In this case, officers received a tip that a wanted parolee, O’Dell, was on a bike outside a residence owned by Paula Hughes.  Officers were told a man (Mendez) and a pregnant woman lived in Hughes’s backyard.  Officers proceeded to the Hughes property to attempt to apprehend O’Dell, who was considered armed and dangerous.  The officers did not have a warrant for their search of the Hughes’ property.

While some officers searched the Hughes’s residence, Officers Pederson and Conley were assigned to clear the backyard.  They encountered a shed surrounded by an A/C unit, electrical cord, clothes locker, etc.  Officer Conley opened the shed’s door and pulled back a blanket used to insulate the shed.  The officers saw a silhouette of an adult male holding what looked like a gun.  They yelled “gun,” and fired fifteen shots, seriously injuring both individuals residing in the shack.  It turned out to be a BB gun that Mendez kept in his bed and used to shoot rats when they entered the shed.  Mendez claimed he was in the process of moving the BB gun so he could sit up in bed.  The couple brought suit under § 1983.

The district court concluded that although the officers’ shooting of the plaintiffs was reasonable under Graham v. Connor, the deputies were nevertheless liable for their use of force under the “provocation” doctrine.  The Ninth Circuit’s provocation rule holds that “an officer’s otherwise reasonable (and lawful) defensive use of force is unreasonable as a matter of law, if (1) the officer intentionally or recklessly provoked a violent response, and (2) that provocation is an independent constitutional violation.”  The district court conclude the officer’s search of the shack was unlawful under the Fourth Amendment because they did not have a warrant to search the shack and because they did not knock and announce themselves.  Therefore, even though the officers’ use of force was reasonable in light of their reasonable belief that a gun was pointing at them, they were nevertheless liable because they “provoked” the violent confrontation with their prior Fourth Amendment violations.

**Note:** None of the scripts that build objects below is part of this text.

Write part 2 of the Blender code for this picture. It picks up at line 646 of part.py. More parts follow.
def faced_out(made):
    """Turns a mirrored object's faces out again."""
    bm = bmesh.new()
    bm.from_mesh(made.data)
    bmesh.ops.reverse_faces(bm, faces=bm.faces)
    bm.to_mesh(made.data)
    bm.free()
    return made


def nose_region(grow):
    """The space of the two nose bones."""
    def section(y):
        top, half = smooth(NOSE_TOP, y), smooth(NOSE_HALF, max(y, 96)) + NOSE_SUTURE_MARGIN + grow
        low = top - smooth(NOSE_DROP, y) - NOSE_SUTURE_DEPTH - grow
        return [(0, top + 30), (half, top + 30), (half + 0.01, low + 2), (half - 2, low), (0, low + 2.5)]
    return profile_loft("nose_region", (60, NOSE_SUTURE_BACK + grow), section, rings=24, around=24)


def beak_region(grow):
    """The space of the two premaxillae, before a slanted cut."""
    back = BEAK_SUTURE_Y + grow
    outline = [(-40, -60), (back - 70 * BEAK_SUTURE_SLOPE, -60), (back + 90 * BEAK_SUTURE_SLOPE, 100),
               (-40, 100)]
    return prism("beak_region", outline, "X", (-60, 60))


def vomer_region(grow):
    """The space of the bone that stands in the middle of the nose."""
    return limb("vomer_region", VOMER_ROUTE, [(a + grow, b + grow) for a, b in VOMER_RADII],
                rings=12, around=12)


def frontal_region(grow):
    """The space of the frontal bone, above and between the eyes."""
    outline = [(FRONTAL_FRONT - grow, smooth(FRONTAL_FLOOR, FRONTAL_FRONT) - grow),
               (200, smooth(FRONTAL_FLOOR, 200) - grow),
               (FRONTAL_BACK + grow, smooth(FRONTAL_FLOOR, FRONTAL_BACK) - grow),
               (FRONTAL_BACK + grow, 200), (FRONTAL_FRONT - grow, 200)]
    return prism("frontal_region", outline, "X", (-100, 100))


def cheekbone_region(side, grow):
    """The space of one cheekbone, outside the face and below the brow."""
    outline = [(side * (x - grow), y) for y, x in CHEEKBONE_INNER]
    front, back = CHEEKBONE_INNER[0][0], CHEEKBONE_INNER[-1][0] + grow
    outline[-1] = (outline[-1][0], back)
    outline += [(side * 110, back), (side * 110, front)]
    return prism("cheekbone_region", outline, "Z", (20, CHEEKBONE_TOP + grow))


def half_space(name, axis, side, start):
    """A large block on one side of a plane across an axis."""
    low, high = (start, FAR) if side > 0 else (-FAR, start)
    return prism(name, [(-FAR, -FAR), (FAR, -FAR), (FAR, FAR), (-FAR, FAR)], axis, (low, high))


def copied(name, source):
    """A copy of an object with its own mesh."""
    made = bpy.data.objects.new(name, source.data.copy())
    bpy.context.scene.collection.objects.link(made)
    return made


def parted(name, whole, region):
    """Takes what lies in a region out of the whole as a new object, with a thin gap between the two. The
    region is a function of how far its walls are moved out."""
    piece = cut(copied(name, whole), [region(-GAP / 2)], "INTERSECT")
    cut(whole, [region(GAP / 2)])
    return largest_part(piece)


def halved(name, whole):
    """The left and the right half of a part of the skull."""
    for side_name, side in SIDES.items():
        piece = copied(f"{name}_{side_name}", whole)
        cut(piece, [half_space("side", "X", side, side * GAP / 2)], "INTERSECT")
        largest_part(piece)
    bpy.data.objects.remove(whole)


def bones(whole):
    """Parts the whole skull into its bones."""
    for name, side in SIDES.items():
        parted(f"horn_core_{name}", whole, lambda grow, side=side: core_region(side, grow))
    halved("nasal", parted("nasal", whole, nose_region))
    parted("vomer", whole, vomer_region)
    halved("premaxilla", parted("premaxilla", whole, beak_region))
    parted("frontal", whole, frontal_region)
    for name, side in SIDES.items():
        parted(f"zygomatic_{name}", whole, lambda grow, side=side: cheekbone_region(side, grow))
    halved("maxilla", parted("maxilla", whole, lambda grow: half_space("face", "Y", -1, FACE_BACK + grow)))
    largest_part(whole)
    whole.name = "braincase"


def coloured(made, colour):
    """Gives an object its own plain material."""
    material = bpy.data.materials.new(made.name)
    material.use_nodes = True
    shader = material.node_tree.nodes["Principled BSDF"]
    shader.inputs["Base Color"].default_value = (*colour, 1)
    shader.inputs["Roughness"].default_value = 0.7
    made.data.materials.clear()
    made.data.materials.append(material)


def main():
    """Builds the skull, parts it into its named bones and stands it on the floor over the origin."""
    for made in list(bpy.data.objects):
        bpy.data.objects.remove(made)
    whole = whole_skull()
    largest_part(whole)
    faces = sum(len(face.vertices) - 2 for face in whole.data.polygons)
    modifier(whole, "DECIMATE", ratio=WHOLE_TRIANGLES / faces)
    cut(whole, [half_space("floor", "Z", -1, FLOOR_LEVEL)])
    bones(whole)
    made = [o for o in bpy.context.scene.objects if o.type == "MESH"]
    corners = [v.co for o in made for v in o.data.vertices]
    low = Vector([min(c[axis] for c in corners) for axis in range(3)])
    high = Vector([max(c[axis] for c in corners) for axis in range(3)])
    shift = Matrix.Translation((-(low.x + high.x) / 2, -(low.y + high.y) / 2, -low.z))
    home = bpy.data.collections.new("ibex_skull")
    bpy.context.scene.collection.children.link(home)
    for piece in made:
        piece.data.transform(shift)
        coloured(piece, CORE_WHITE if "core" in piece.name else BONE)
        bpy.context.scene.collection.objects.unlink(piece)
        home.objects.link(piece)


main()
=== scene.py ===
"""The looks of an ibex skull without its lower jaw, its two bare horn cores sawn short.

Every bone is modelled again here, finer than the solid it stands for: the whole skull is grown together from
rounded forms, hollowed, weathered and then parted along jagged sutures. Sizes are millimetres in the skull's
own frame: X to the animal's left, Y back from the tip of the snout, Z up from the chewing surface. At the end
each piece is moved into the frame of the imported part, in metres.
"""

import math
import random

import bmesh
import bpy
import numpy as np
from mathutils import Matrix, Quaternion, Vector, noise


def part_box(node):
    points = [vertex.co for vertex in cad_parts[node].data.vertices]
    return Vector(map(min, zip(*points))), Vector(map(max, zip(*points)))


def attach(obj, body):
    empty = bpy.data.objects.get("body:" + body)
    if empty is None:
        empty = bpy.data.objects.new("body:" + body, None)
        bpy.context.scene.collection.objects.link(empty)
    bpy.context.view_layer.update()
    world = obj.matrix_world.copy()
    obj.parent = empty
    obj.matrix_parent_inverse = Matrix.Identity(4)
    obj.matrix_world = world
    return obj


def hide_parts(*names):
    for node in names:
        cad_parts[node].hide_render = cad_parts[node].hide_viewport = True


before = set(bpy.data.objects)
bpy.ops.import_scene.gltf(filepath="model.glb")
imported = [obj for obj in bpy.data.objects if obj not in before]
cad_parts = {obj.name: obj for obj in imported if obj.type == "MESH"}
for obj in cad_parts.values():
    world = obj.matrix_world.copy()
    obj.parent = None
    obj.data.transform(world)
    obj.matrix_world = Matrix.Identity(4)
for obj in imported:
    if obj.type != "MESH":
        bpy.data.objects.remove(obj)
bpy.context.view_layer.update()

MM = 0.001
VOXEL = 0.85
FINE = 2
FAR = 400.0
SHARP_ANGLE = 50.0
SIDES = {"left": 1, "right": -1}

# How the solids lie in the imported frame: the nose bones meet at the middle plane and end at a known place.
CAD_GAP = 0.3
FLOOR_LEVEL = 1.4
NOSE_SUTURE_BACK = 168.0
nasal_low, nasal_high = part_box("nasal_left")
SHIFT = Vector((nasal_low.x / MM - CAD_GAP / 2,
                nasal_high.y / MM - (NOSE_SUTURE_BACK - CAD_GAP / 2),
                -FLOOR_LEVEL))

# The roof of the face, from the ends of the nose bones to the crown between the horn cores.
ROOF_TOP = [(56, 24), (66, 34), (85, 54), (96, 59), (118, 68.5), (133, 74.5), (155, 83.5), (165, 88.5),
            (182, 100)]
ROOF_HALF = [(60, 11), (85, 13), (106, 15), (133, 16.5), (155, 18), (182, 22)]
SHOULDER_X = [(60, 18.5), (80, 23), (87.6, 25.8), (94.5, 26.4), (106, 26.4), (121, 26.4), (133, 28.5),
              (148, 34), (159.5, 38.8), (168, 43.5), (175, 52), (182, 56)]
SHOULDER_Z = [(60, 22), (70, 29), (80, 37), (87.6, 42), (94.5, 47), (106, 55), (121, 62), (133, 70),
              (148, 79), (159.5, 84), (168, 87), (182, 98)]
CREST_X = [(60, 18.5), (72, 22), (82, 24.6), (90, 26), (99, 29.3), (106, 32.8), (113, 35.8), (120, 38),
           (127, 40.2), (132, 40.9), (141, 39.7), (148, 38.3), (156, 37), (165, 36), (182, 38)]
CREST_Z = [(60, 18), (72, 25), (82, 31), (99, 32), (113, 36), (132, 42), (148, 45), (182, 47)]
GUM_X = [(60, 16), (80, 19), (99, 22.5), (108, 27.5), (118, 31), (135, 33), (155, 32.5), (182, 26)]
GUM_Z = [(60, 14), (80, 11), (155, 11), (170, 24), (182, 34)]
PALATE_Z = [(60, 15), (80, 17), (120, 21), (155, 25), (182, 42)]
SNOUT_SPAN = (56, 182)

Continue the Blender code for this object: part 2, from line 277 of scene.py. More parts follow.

The Ninth Circuit affirmed the district court’s findings (including that the use of force was reasonable under Graham), but concluded that the officers were entitled to qualified immunity on the knock and announce violation.  The Ninth Circuit nevertheless concluded that the officers were still liable for the excessive force claim under basic notions of proximate cause.

In a unanimous opinion authored by Justice Alito, the Supreme Court reversed, concluding that the Fourth Amendment provides “no basis” for the Ninth Circuit’s provocation rule, because a “different Fourth Amendment violation cannot transform a later, reasonable use of force into an unreasonable seizure.”  The Court explained that the proper analysis for excessive force claims is set out in Graham and “[i]f there is no excessive force claim under Graham, there is no excessive force claim at all.”  In addition to inappropriately expanding Graham, the Court noted two other distinct problems with the provocation rule.  First, it fails to incorporate a proximate cause standard and second, it looks at the subjective intent of the officers who carried out the seizure even though the reasonableness of a search or seizure should be based on objective factors.

Finally, the Court noted that the Mendez’ damages may not be totally foreclosed because they can recover for injuries that were proximately caused by the warrantless entry.  On this point, the Court noted that the Ninth Circuit’s analysis on proximate cause was “tainted by the same errors” as its provocation rule analysis.  This is because the Ninth Circuit concluded that violence was a foreseeable result/the proximate cause of the officers making a “startling entry” and “barging into a home unannounced.”  Such a conclusion, the Supreme Court noted, was based on the foreseeability associated with the failure to knock and announce, but since the Ninth Circuit also concluded that the officers were entitled to qualified immunity for their failure to knock and announce, that failure could not serve as the basis for liability.  Therefore, the Supreme Court remanded for the Ninth Circuit to determine whether the injuries were proximately caused by the warrantless entry.

State v. Martinez

The Utah Supreme Court reversed the district court’s order granting Defendant’s motion to suppress the evidence obtained after a law enforcement officer stopped a vehicle for a traffic violation and searched Defendant, a passenger, incident to his arrest on an outstanding arrest warrant. The district court had concluded that the trooper had violated Defendant’s Fourth Amendment rights when he asked to see Defendant’s identification and ran a warrants check without reasonable suspicion that Defendant had committed or was about to commit a crime. The Supreme Court disagreed, holding that the officer’s seconds-long extension of the lawful traffic stop to request Defendant’s identification did not unreasonably prolong the detention and that officer safety concerns justified the “negligibly burdensome extension of the traffic stop[.]”  In reaching its ruling, the court joined “the multitude of other courts that have held that, to promote officer safety, the Fourth Amendment does not prevent an officer from asking a passenger to produce identification and running a warrants check as long as that does not unreasonably prolong the duration of the stop.”

These summaries are for informational purposes only.  Neither Snow Christensen & Martineau, nor Heather White, represented any of the parties involved.